Rien que pour la lettre A, défilent devant nous Guillaume APOLLINAIRE, ARAGON, Antonin ARTAUD, Jacques AUDIBERTI c’est dire ! Sans oublier non plus les autres « patries » où la langue française a trouvé refuge : la Belgique : Liliane WOUTERS (*1930), Géo NORGE ; Jean-Pierre VERHEGGEN (*1942), William CLIFF (*1940), Guy GOFFETTE (*1947)… La Suisse : Philippe JACCOTTET (*1925)…

Je me bornerai donc ici à citer quelques poètes à qui je voue une véritable admiration et que j’ai été heureux de retrouver ici, étant donné qu’ils sont parfois beaucoup moins connus que ceux cités plus haut: Robert DESNOS ; Jean FOLLAIN ; Max JACOB… Et ceux qui sont encore parmi nous au moment où j’écris ces lignes : Jude STÉFAN (*1930), Jacques ROUBAUD (*1932), Zéno BINAU (*1950)…

Comme toute anthologie digne de ce nom, on se demandera où est passé tel ou tel poète et pourquoi tel autre est là ? Ici, pour ma part, p. ex. je ne comprends pas trop la présence de Rainer Maria RILKE, (attention j’ai dit que je ne comprenais pas trop la raison de sa présence, pas qu’il ne méritait pas d’être présent…), dans une anthologie de poésie française, puisque celui-ci a écrit en français uniquement les sept dernières années de sa vie… Et son corollaire ? Où est donc passé Oscar Vladislas de LUBICZ-MILOSZ, qui lui a écrit en français dès l’âge de… 11 ans ! Particulièrement bizarre aussi l’absence de Victor SEGALEN, de Mohammed KHAÏR-EDDINE, d’Abdellatif LAÂBI (*1942) ou encore d’Yves BONNEFOY…

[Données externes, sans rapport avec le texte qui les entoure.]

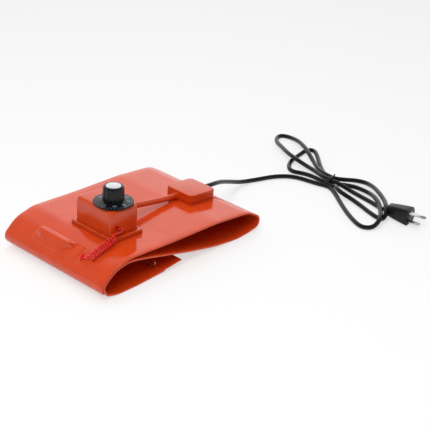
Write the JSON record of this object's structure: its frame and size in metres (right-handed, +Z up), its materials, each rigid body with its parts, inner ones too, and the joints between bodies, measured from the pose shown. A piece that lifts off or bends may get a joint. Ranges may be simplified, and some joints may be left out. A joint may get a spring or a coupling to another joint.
{
  "type": "drum heater blanket",
  "caption": "Silicone heating band for a drum, stored folded, with a dial thermostat box, a splice box, a tension spring and a tied power cord with plug.",
  "frame": {"origin": "on the floor under the middle of the folded band, leaving out the free cord", "axes": "+X along the folded length towards the splice box, +Y across the band towards its far rim, +Z up"},
  "size_m": [0.534, 0.3532, 0.1086],
  "materials": {
    "band_silicone": "glossy",
    "box_silicone": "satin",
    "knob_black": "satin",
    "cap_metal": "brushed",
    "steel": "plain",
    "switch_block": "matte",
    "brass": "plain",
    "copper_capillary": "plain",
    "wire_silicone": "matte",
    "spring_red": "glossy",
    "cord_black": "satin",
    "plug_black": "satin",
    "tie_black": "satin"
  },
  "bodies": {
    "heater": {"heater_blanket": "band_silicone", "sensor_patch": "band_silicone", "sensor_bulb": "steel", "capillary_tube": "copper_capillary", "thermostat_base": "box_silicone", "thermostat_housing": "box_silicone", "thermostat_plate": "steel", "thermostat_body": "switch_block", "diaphragm_capsule": "brass", "terminal_tabs": "brass", "mounting_screws": "steel", "link_sleeve": "box_silicone", "link_wire_live": "wire_silicone", "link_wire_load": "wire_silicone", "junction_base": "box_silicone", "junction_cover": "box_silicone", "wire_splices": "steel", "cord_wires": "wire_silicone", "cord_ferrule": "steel", "power_cord": "cord_black", "cord_hank": "cord_black", "cord_tie": "tie_black", "plug_body": "plug_black", "plug_blade_lower": "brass", "plug_blade_upper": "brass", "plug_earth_pin": "brass", "spring": "spring_red", "spring_eye": "steel", "eye_pad": "band_silicone", "end_hook": "steel", "hook_pad": "band_silicone"},
    "dial": {"knob": "knob_black", "knob_cap": "cap_metal", "spindle": "steel"}
  },
  "joints": [
    {"name": "dial_turn", "type": "hinge", "parent": "heater", "child": "dial", "pos_m": [-0.05769, -0.02885, 0.08426], "axis": [0.0522, 0, 0.9986], "range_deg": [-270, 0]}
  ]
}
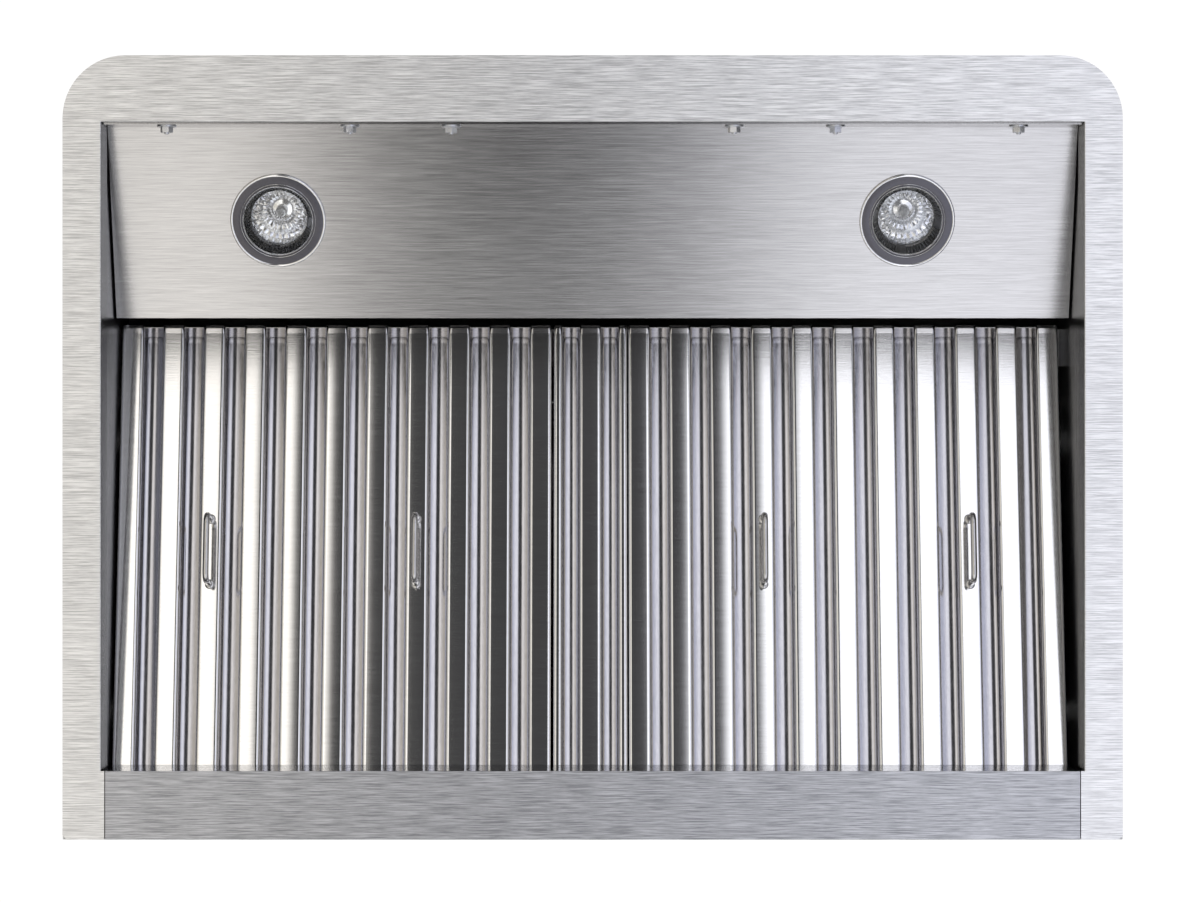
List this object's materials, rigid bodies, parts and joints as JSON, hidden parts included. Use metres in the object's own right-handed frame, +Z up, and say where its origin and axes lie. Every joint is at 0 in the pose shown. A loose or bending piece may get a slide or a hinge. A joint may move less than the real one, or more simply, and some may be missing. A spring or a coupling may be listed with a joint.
{
  "type": "ducted range hood",
  "caption": "Wall-mounted ducted range hood with brushed steel canopy, sloped light panel with halogen lamps, removable baffle filters with wire handles, blower and damper collar.",
  "frame": {"origin": "centre of the rim's underside", "axes": "+X to the hood's right seen from the front, -Y the front, +Y the wall, +Z up to the duct collar"},
  "size_m": [0.7588, 0.5614, 0.497],
  "materials": {
    "brushed_steel": "horizontal brushed grain",
    "panel_steel": "fine horizontal brushed grain",
    "baffle_steel": "bright rolled sheet with light cross brushing",
    "galvanised_steel": "dull zinc spangle",
    "chrome_trim": "polished",
    "satin_trim": "satin turned",
    "reflector": "faceted dichroic mirror",
    "lamp_glass": "clear",
    "ceramic": "unglazed ceramic",
    "zinc_fastener": "bright zinc",
    "black_plastic": "fine texture",
    "grey_plastic": "fine texture",
    "button_steel": "satin",
    "motor_paint": "semi-gloss black",
    "shaft_steel": "ground",
    "foam_seal": "matt"
  },
  "bodies": {
    "canopy": {"rim_frame": "brushed_steel", "front_band": "brushed_steel", "rear_rail": "brushed_steel", "front_panel": "brushed_steel", "side_panel_left": "brushed_steel", "side_panel_right": "brushed_steel", "top_panel": "brushed_steel", "back_panel": "galvanised_steel", "side_liner_left": "panel_steel", "side_liner_right": "panel_steel", "light_panel": "panel_steel", "lamp_trim_left": "satin_trim", "lamp_trim_right": "satin_trim", "lamp_bulb_left": "reflector", "lamp_bulb_right": "reflector", "lamp_glass_left": "lamp_glass", "lamp_glass_right": "lamp_glass", "lamp_sockets": "ceramic", "lamp_clips": "zinc_fastener", "lip_studs": "zinc_fastener", "flange_nuts": "zinc_fastener", "catch_rail": "galvanised_steel", "filter_catches": "zinc_fastener", "scroll_wrap": "galvanised_steel", "scroll_side_left": "galvanised_steel", "scroll_side_right": "galvanised_steel", "inlet_ring_left": "galvanised_steel", "inlet_ring_right": "galvanised_steel", "motor_body": "motor_paint", "motor_bracket": "galvanised_steel", "run_capacitor": "grey_plastic", "duct_collar": "galvanised_steel", "collar_screws": "zinc_fastener", "damper_seal": "foam_seal", "damper_pin": "shaft_steel", "switch_housing": "black_plastic", "junction_box": "galvanised_steel", "junction_cover": "galvanised_steel", "cable_gland": "black_plastic"},
    "filter_left": {"filter_lower_baffles_left": "baffle_steel", "filter_upper_baffles_left": "baffle_steel", "filter_end_caps_left": "baffle_steel", "filter_handles_left": "chrome_trim"},
    "filter_right": {"filter_lower_baffles_right": "baffle_steel", "filter_upper_baffles_right": "baffle_steel", "filter_end_caps_right": "baffle_steel", "filter_handles_right": "chrome_trim"},
    "spacer_filter": {"spacer_lower_baffles": "baffle_steel", "spacer_upper_baffles": "baffle_steel", "spacer_end_caps": "baffle_steel"},
    "wheel": {"fan_wheel": "galvanised_steel", "fan_shaft": "shaft_steel"},
    "flap_front": {"damper_flap_front": "galvanised_steel"},
    "flap_rear": {"damper_flap_rear": "galvanised_steel"},
    "push_light": {"button_light": "button_steel"},
    "push_power": {"button_power": "button_steel"},
    "push_low": {"button_low": "button_steel"},
    "push_medium": {"button_medium": "button_steel"},
    "push_high": {"button_high": "button_steel"}
  },
  "joints": [
    {"name": "filter_left_drop", "type": "hinge", "parent": "canopy", "child": "filter_left", "pos_m": [0, 0.2316, 0.047], "axis": [1, 0, 0], "range_deg": [0, 70]},
    {"name": "filter_right_drop", "type": "hinge", "parent": "canopy", "child": "filter_right", "pos_m": [0, 0.2316, 0.047], "axis": [1, 0, 0], "range_deg": [0, 70]},
    {"name": "spacer_drop", "type": "hinge", "parent": "canopy", "child": "spacer_filter", "pos_m": [0, 0.2316, 0.047], "axis": [1, 0, 0], "range_deg": [0, 70]},
    {"name": "wheel_spin", "type": "hinge", "parent": "canopy", "child": "wheel", "pos_m": [0, 0.11, 0.285], "axis": [1, 0, 0], "continuous": true},
    {"name": "flap_front_open", "type": "hinge", "parent": "canopy", "child": "flap_front", "pos_m": [0, 0.098, 0.471], "axis": [-1, 0, 0], "range_deg": [0, 75]},
    {"name": "flap_rear_open", "type": "hinge", "parent": "canopy", "child": "flap_rear", "pos_m": [0, 0.098, 0.471], "axis": [1, 0, 0], "range_deg": [0, 75]},
    {"name": "press_light", "type": "slide", "parent": "canopy", "child": "push_light", "axis": [0, 1, 0], "range_m": [0, 0.0025], "stiffness_N_per_m": 250, "springref_m": -0.001},
    {"name": "press_power", "type": "slide", "parent": "canopy", "child": "push_power", "axis": [0, 1, 0], "range_m": [0, 0.0025], "stiffness_N_per_m": 250, "springref_m": -0.001},
    {"name": "press_low", "type": "slide", "parent": "canopy", "child": "push_low", "axis": [0, 1, 0], "range_m": [0, 0.0025], "stiffness_N_per_m": 250, "springref_m": -0.001},
    {"name": "press_medium", "type": "slide", "parent": "canopy", "child": "push_medium", "axis": [0, 1, 0], "range_m": [0, 0.0025], "stiffness_N_per_m": 250, "springref_m": -0.001},
    {"name": "press_high", "type": "slide", "parent": "canopy", "child": "push_high", "axis": [0, 1, 0], "range_m": [0, 0.0025], "stiffness_N_per_m": 250, "springref_m": -0.001}
  ]
}
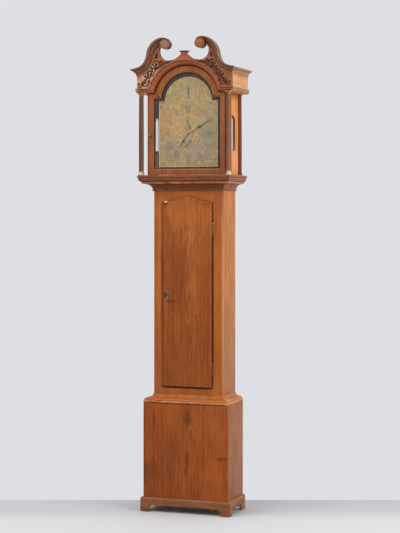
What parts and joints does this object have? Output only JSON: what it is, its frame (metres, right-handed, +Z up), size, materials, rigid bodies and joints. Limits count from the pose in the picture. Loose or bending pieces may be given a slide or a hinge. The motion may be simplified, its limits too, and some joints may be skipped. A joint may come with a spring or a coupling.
{
  "type": "longcase pendulum clock",
  "caption": "Tall oak longcase clock with swan-neck pediment, arched brass dial behind a glazed hood door, weight-driven movement and seconds pendulum.",
  "frame": {"origin": "on the floor, under the middle of the whole clock", "axes": "+Z up, the dial and doors face -Y, the back stands against a wall on the +Y side, +X is to the right of a person who faces the clock"},
  "size_m": [0.535, 0.282, 2.3146],
  "materials": {
    "oak": "waxed oak, orange brown",
    "side_oak": "waxed oak, paler on the sides",
    "dark_oak": "waxed oak, dark mouldings",
    "pine": "bare softwood, aged",
    "brass": "lacquered brass",
    "dial_brass": "engraved, silvered and matted brass",
    "steel": "blued and dark steel",
    "cast_iron": "rough cast",
    "window_glass": "thin clear sheet",
    "gut": "twisted gut line"
  },
  "bodies": {
    "case": {"backboard": "pine", "base_front": "oak", "base_side_left": "side_oak", "base_side_right": "side_oak", "skirt_front": "dark_oak", "skirt_left": "dark_oak", "skirt_right": "dark_oak", "waist_moulding": "dark_oak", "trunk_side_left": "side_oak", "trunk_side_right": "side_oak", "trunk_front_frame": "oak", "throat_moulding": "dark_oak", "trunk_hinge_upper": "brass", "trunk_hinge_lower": "brass", "seatboard": "pine", "back_plate": "brass", "front_plate": "brass", "bell": "brass", "dial_plate": "dial_brass", "going_line": "gut", "strike_line": "gut"},
    "trunk_door_body": {"trunk_door": "oak", "trunk_lock": "steel"},
    "lock_bolt_body": {"trunk_lock_bolt": "brass"},
    "key_body": {"trunk_key": "steel"},
    "hood_body": {"hood_rail": "dark_oak", "hood_side_left": "side_oak", "hood_side_right": "side_oak", "side_glass_left": "window_glass", "side_glass_right": "window_glass", "front_column_left": "dark_oak", "front_column_right": "dark_oak", "arch_moulding": "dark_oak", "scroll_board": "dark_oak", "entablature_left": "side_oak", "entablature_right": "side_oak", "swan_neck_left": "dark_oak", "swan_neck_right": "dark_oak", "hood_roof": "pine"},
    "hood_door_body": {"hood_door": "oak", "hood_door_glass": "window_glass", "hood_hinge_lower": "brass", "hood_hinge_upper": "brass", "hood_door_knob": "brass"},
    "going_barrel_body": {"going_barrel": "brass"},
    "strike_barrel_body": {"strike_barrel": "brass"},
    "centre_body": {"centre_wheel": "brass", "minute_hand": "steel"},
    "third_wheel_body": {"third_wheel": "brass"},
    "escape_body": {"escape_wheel": "brass", "seconds_hand": "steel"},
    "anchor_body": {"anchor": "steel"},
    "pendulum_body": {"pendulum_rod": "steel", "pendulum_bob": "brass"},
    "hour_body": {"hour_hand": "steel"},
    "date_body": {"date_hand": "steel"},
    "strike_selector_body": {"strike_selector_hand": "steel"},
    "hammer_body": {"bell_hammer": "steel"},
    "going_weight_body": {"going_weight": "cast_iron"},
    "strike_weight_body": {"strike_weight": "cast_iron"}
  },
  "joints": [
    {"name": "trunk_door_hinge", "type": "hinge", "parent": "case", "child": "trunk_door_body", "pos_m": [0.1285, -0.05, 1.062], "axis": [0, 0, 1], "range_deg": [0, 110]},
    {"name": "key_turn", "type": "hinge", "parent": "trunk_door_body", "child": "key_body", "pos_m": [-0.108, -0.059, 1.062], "axis": [0, 1, 0], "range_deg": [0, 180]},
    {"name": "lock_bolt_slide", "type": "slide", "parent": "trunk_door_body", "child": "lock_bolt_body", "axis": [-1, 0, 0], "range_m": [0, 0.012]},
    {"name": "hood_slide", "type": "slide", "parent": "case", "child": "hood_body", "axis": [0, -1, 0], "range_m": [0, 0.24]},
    {"name": "hood_door_hinge", "type": "hinge", "parent": "hood_body", "child": "hood_door_body", "pos_m": [0.2014, -0.0718, 1.847], "axis": [0, 0, 1], "range_deg": [0, 100]},
    {"name": "pendulum_swing", "type": "hinge", "parent": "case", "child": "pendulum_body", "pos_m": [0, 0.103, 1.93], "axis": [0, 1, 0], "range_deg": [-3.5, 3.5]},
    {"name": "anchor_rock", "type": "hinge", "parent": "case", "child": "anchor_body", "pos_m": [0, 0.055, 1.93], "axis": [0, 1, 0], "range_deg": [-3.5, 3.5]},
    {"name": "centre_arbor_turn", "type": "hinge", "parent": "case", "child": "centre_body", "pos_m": [0, 0.016, 1.849], "axis": [0, 1, 0], "continuous": true},
    {"name": "third_arbor_turn", "type": "hinge", "parent": "case", "child": "third_wheel_body", "pos_m": [0.01119, 0.041, 1.87597], "axis": [0, 1, 0], "continuous": true},
    {"name": "escape_arbor_turn", "type": "hinge", "parent": "case", "child": "escape_body", "pos_m": [0, 0.016, 1.899], "axis": [0, 1, 0], "continuous": true},
    {"name": "hour_hand_turn", "type": "hinge", "parent": "case", "child": "hour_body", "pos_m": [0, -0.019, 1.849], "axis": [0, 1, 0], "continuous": true},
    {"name": "date_hand_turn", "type": "hinge", "parent": "case", "child": "date_body", "pos_m": [0, -0.046, 1.799], "axis": [0, 1, 0], "continuous": true},
    {"name": "strike_selector_turn", "type": "hinge", "parent": "case", "child": "strike_selector_body", "pos_m": [0, -0.046, 2.052], "axis": [0, 1, 0], "range_deg": [0, 90]},
    {"name": "bell_hammer_lift", "type": "hinge", "parent": "case", "child": "hammer_body", "pos_m": [-0.047, 0.033, 1.915], "axis": [0, -1, 0], "range_deg": [0, 10]},
    {"name": "going_weight_rise", "type": "slide", "parent": "case", "child": "going_weight_body", "axis": [0, 0, 1], "range_m": [0, 1.2566], "deforming": ["going_line"]},
    {"name": "strike_weight_rise", "type": "slide", "parent": "case", "child": "strike_weight_body", "axis": [0, 0, 1], "range_m": [0, 1.2566], "deforming": ["strike_line"]},
    {"name": "going_barrel_turn", "type": "hinge", "parent": "case", "child": "going_barrel_body", "pos_m": [0.042, 0.046, 1.833], "axis": [0, 1, 0], "range_deg": [0, 5760]},
    {"name": "strike_barrel_turn", "type": "hinge", "parent": "case", "child": "strike_barrel_body", "pos_m": [-0.042, 0.046, 1.833], "axis": [0, 1, 0], "range_deg": [0, 5760]}
  ],
  "couplings": [
    {"joint": "lock_bolt_slide", "follows": "key_turn", "m_per_rad": 0.0038197},
    {"joint": "anchor_rock", "follows": "pendulum_swing", "ratio": 1},
    {"joint": "hour_hand_turn", "follows": "centre_arbor_turn", "ratio": 0.083333},
    {"joint": "third_arbor_turn", "follows": "centre_arbor_turn", "ratio": -7.5},
    {"joint": "escape_arbor_turn", "follows": "centre_arbor_turn", "ratio": 60},
    {"joint": "going_barrel_turn", "follows": "going_weight_rise", "rad_per_m": 80},
    {"joint": "strike_barrel_turn", "follows": "strike_weight_rise", "rad_per_m": 80}
  ]
}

Difficile aussi de terminer cette critique en présentant un seul poème d’un seul poète… Mon choix (certainement discutable...) s’est porté sur celui-ci d'Eugène GUILLEVIC (1907-1997) :

LES ROCS

I
Ils ne le sauront pas les rocs,
Qu’on parle d’eux.

Et toujours ils n’auront pour tenir
Que grandeur.

Et que l’oubli de la marée,
Des soleils rouges.

II

Ils n’ont pas besoin du rire
Ou de l’ivresse

Ils ne font pas brûler
Du soufre dans le noir.

Car jamais
Ils n’ont craint la mort.

De la peur
Ils ont fait un hôte

Et leur folie
Est clairvoyante

III

Et puis la joie

De savoir la menace
Et de durer.

Pendant que sur les bords,
De la pierre les quitte

Que la vague et le vent grattaient
Pendant leur sieste.

IV

Ils n’ont pas à porter leur face
Comme un supplice.

Ils n’ont pas à porter de face
Où tout se lit.

V

La danse est en eux,
La flamme est en eux,
Quand bon leur semble.

Ce n’est pas un spectacle devant eux,
C’est en eux.

C’est la danse de leur intime
Et lucide folie.

C’est la flamme en eux
Du noyau de braise

VI

Ils n’ont pas voulu être le temple
Où se complaire.

Mais la menace est toujours là.
Dans le dehors.

Et la joie
Leur vient d’eux seuls,

Que la mer soir grise
Ou pourrie de bleue.

VII

Ils sentent le dehors,
Ils savent le dehors.

Peut-être parfois l’auront-ils béni
De les limiter :

La toute-puissance
N’est pas leur faible.

VIII

Parfois dans leur nuit
C’est un grondement
Qui longtemps résonne

Et leur grain se noie
Dans un vaste effroi :

Ils ne savaient plus
Qu’ils avaient une voix.

IX

Il arrive qu’un bloc
Se détache et tombe,

Tombe à perdre haleine
Dans la mer liquide.

Ils n’étaient donc bien
Que des blocs de pierre,

Un lieu de la danse
Que la danse épuise.

X

Mais le pire est toujours
D’être en dehors de soi
Quand la folie
N’est plus lucide

D’être le souvenir d’un roc et l’étendue
Vers le dehors et vers le vague


« Terraqué » collection Blanche, 1942.